Se llamaba Agustina y era mi pesadilla. Estábamos en la misma clase de EGB, era la típica niña grandota, algo bruta y muy traviesa. Recuerdo su melena pajiza recogida casi siempre en dos gruesas trenzas. Disfrutaba persiguiéndome al salir del cole hasta llegar a mi portal, afortunadamente yo era más rápida y casi siempre me zafaba de sus diabluras. Pero ese día me pilló desprevenida y me acorraló en la esquina del patio, durante el recreo. No contenta con tirarme de la coleta sin piedad, me dijo algo que me dolió bastante más que el tirón de pelos… Me reveló la verdadera identidad de los Reyes Magos.
Desolada y al borde de la lágrima llegué a mi casa, entré en la cocina y le pregunté a mi madre si eso era cierto. Y ella, sin prestarme demasiada atención afanada como estaba entre cazuelas, me respondió con un escueto: “sí, es cierto”. Mi madre siempre ha sido así de … prosaica.
Una pena honda mezclada con una rabia intensa me hicieron salir de nuevo a la calle, y entrar corriendo en la trastienda de la panadería situada en la acera de enfrente. Allí jugaba despreocupada mi amiga Amparito, dos años más pequeña que yo. Empezó a llorar desconsolada cuando, en un arrebato de pura maldad infantil, la hice partícipe de “la gran revelación”. A los lloros desbordados de Amparito acudió la panadera, su madre, que al enterarse de mi tropelía me echó de la trastienda de muy malos modos y con la amenaza de “chivarse” a la mía.
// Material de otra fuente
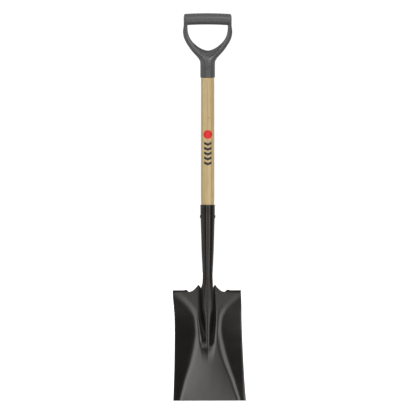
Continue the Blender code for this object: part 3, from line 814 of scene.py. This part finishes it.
def make_grip(mat):
    """The grip, as the surface of its field over a grid that reaches a little past its CAD box."""
    margin = GRIP_MARGIN_CELLS * GRIP_CELL
    low = np.array(GRIP_LOW) - margin
    high = np.array(GRIP_HIGH) + margin
    ranges = [np.arange(a, b + GRIP_CELL, GRIP_CELL) for a, b in zip(low, high)]
    x, y, z = np.meshgrid(*ranges, indexing="ij")
    field = grip_field(x, y - AXIS_Y, z)
    mesh = field_surface("hand_grip", field, low, GRIP_CELL)
    new_piece("hand_grip", mesh, mat, "grip")


# ---------------------------------------------------------------- finishes


NOISE_RANGE = (0.3, 0.7)  # most of a noise lies in this range

# Coating
COATING_COLOURS = ((0.30, (0.0080, 0.0077, 0.0074)), (0.75, (0.0125, 0.0119, 0.0112)))
COATING_ROUGHNESS = (0.13, 0.18)
COATING_FINE_ROUGHNESS = (-0.015, 0.02)
HAZE_NOISE = {"scale": 14.0, "detail": 4.0}
FINE_NOISE = {"scale": 420.0, "detail": 2.0}
PEEL_NOISE = {"scale": 650.0, "detail": 1.5}
PRESS_WAVE_NOISE = {"scale": 22.0, "detail": 1.0}
DULL_RISES_Z = (0.180, 0.272)  # the coating grows duller between these heights
DULL_FALLS_Z = (0.290, 0.370)  # and glossy again between these
DULL_UNEVEN = 0.010  # how far those heights wander
DULL_ROUGHNESS = 0.24  # added where it is dullest
PEEL_HEIGHT = 0.000012
PRESS_WAVE_HEIGHT = 0.00035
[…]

Me sentí muy desgraciada. La bronca de la panadera, la crueldad de Agustina, la escasa empatía de mi madre, y la pena que sentí después por Amparito estaban convirtiendo aquel día frío de diciembre en un verdadero desastre. Menos mal que pronto llegó mi padre y , como siempre, todo lo arregló acurrucándome en su regazo. En el fondo siempre sospeché que él era también un Rey Mago disfrazado de papá.